Lors de la captivité de Sandjar, Anvari composa son élégie la plus célèbre : "Les larmes du Khôrassan", qui raconte la destruction de la région par les Ghozz, qui pillèrent la ville de Merv et massacrèrent les habitants de Nichapur en 1154. [3] Après la mort de Sandjar en 1157 il vécut très probablement à la cour des princes de Merv, avant de tomber en disgrâce pour avoir annoncé, par un calcul astrologique, un orage un jour qui se révéla parfaitement calme. [1] Il vécut alors à Nichapur puis, une vingtaine d'années avant sa mort, abandonna définitivement la poésie de cour. Il décida alors de se retirer  du monde et de vivre dans la contemplation soufie ; c'est ainsi qu'il finit ses jours à Balkh en 1189. [2]

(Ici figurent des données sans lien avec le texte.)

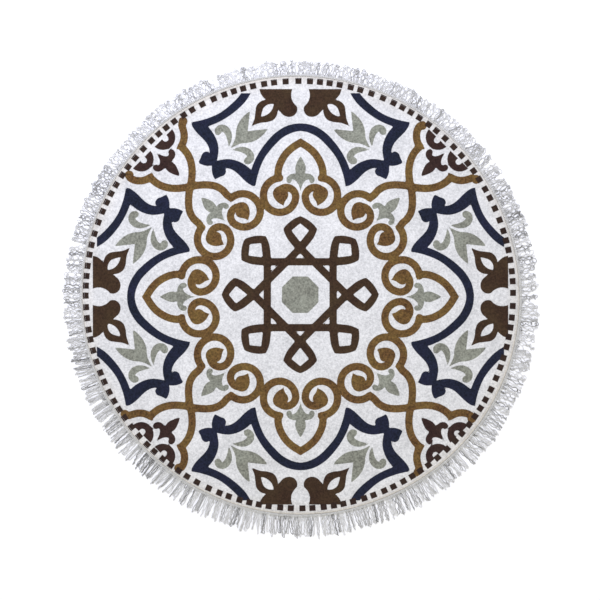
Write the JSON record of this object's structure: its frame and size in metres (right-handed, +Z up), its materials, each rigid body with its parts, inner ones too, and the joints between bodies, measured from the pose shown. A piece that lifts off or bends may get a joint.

During the captivity of Sandjar, Anvari composed his most famous eulogia "The Tears of Khorassan", which relates the destruction of the area by the Ghizz, who plundered Merv and massacred the inhabitants of Nichapur in 1154. [3] After Sandjar's death he presumably moved to Merv court, before falling from favor because he predicted with an astrological calculation that a storm would happen and the day was finally perfectly quiet. He moved to Nichapur then twenty years before he died he decided to give up poetry and retired from the court: so he spent the rest of his life living as a Sufi in Balkh, where he died in 1189. [2]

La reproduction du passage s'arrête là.